Typical is a plaque, near the Assemblée Nationale, that honors Henri Jean Pilot, a student, age 23, who fell on 20 August 1944, “pour la liberation de Paris.” You stand awhile regarding this almost invisible tribute. You find yourself picturing this kid, not finished with school and barely old enough to shave, killed by a fleeing Wehrmacht rabble whose hope of victory was gone but who still — needlessly — kept shooting.
In the American South, from the birth of the Klan through the dark age of Jim Crow, white supremacists held sway through terrorism. Their favorite device was lynching. There are no statues, obelisks or honor rolls to mark the demise of the 4,000 human beings lynched in Mississippi, Alabama, Georgia, Texas, Louisiana, Arkansas, Ohio, Florida, Illinois, Kansas, Kentucky, North Carolina, South Carolina, Maryland, Missouri, Indiana, Tennessee, Virginia, West Virginia, Pennsylvania and Oklahoma since 1868.

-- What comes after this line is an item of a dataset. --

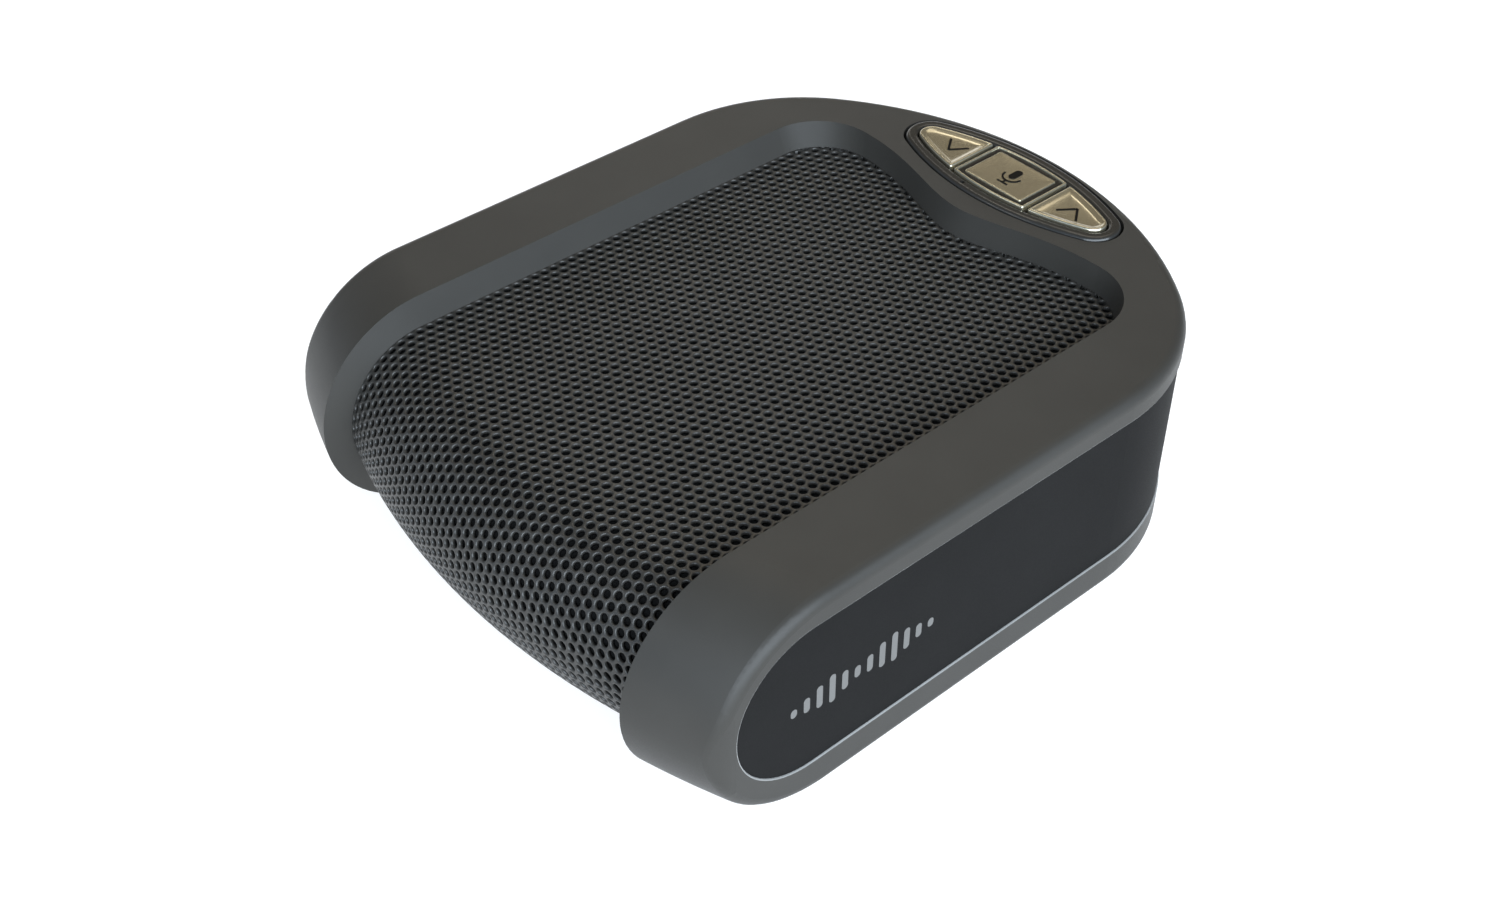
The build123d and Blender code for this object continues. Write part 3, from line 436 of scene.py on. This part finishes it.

But it’s never too late for history. Let’s get started engraving little marble squares that tell us who died at this spot — hung from this tree, tortured, castrated, disemboweled, set on fire and danced around by a festive throng of church-picnic white folks. On each plaque, the name (if we know it), age and occupation of each soul, with the day he (or she) died for…
What for?
Justice Brandeis, were he still around, would likely suggest that melting the monuments to the Great White South would little advance the public discourse. It would impose an “enforced silence” on all who hold these memorials dear, without changing anyone’s mind. So let them stand.
But if history is really what this fuss is all about, let’s also commemorate — etched in quiet stone and strewn through every city, town and county in the crushed Confederacy — the ghastly revenge meted out against innocent Americans whose only trespass was their people’s liberation from bondage.